In 1945, when Rotstein returned to Chemnitz, having survived slave labor factories and the Theresienstadt concentration camp, he found 57 other Jewish survivors. Two thousand of the city"s prewar Jewish population of 3,500 had perished and most of the rest had scattered to Israel and the United States.

In West Germany in the first three years after the war, there were 200,000 displaced Jews, nearly all East Europeans, in refugee camps. Jewish agencies appealed to all of them to leave. "The complete liquidation of the Jewish community in Germany by means of emigration is ... of vital importance to the entire Jewish people," wrote the Jewish Frontier newspaper in 1951.

But about 15,000 could not move because of illness, marriage or business ties. By 1989, it was a small, unobtrusive community. Today it is invigorated.

"This new Russian immigration is a virtue," said Albert Meyer, a lawyer in Berlin whose family has deep German roots. "We were a dying community and the children of these new immigrants can bring a new intellectual vibrancy to Jewish life."

And for non-Jewish Germans, the renewal of communities can feel like a form of atonement. "It is not the task of the Jewish community to build a synagogue," said Karl-Hans Moeller, a member of a committee supporting the new Chemnitz synagogue.

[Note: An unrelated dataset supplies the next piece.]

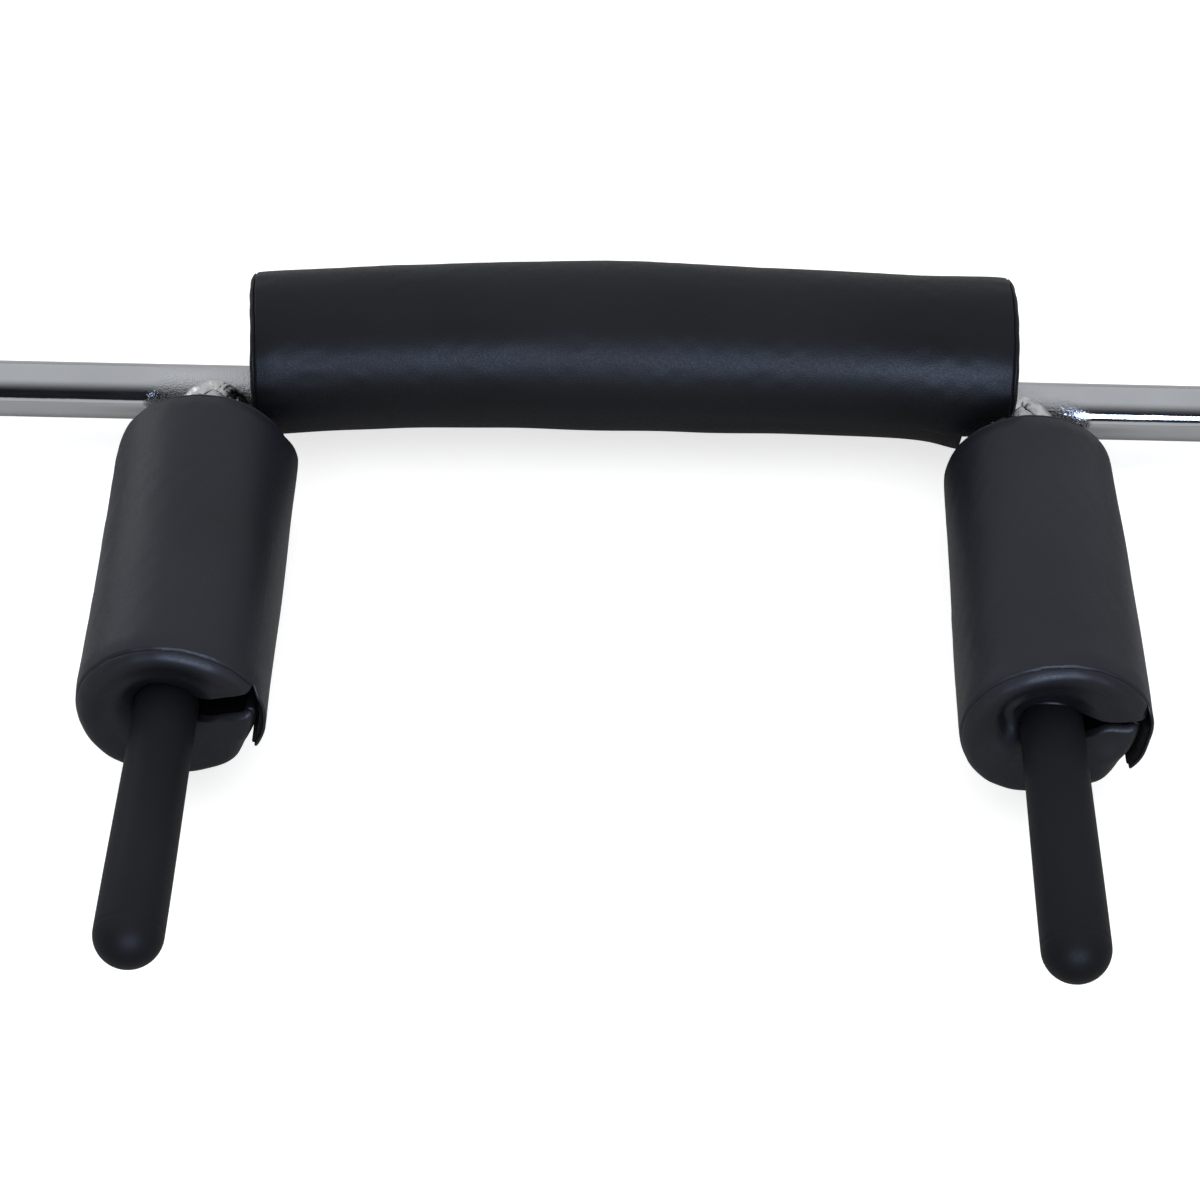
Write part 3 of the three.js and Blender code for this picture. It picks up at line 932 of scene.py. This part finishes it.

The $4.5 million building is being paid for by the city, the state of Saxony and $250,000 in local contributions. "Germans destroyed the synagogue and Germans should rebuild one. We cannot bring back one life, but we can do this."

Roecher, the religion teacher, has 50 students in Saxony from age 8 to 18, studying Hebrew and learning about Judaism in after-school classes. Unlike their parents, these young people are already fluent in German.

"I want to follow the traditions," said Yevgeniya Shemyakova, 16, who arrived from Ukraine in 1997 and attends Roecher"s class in Chemnitz. "And I want my children to be Jewish."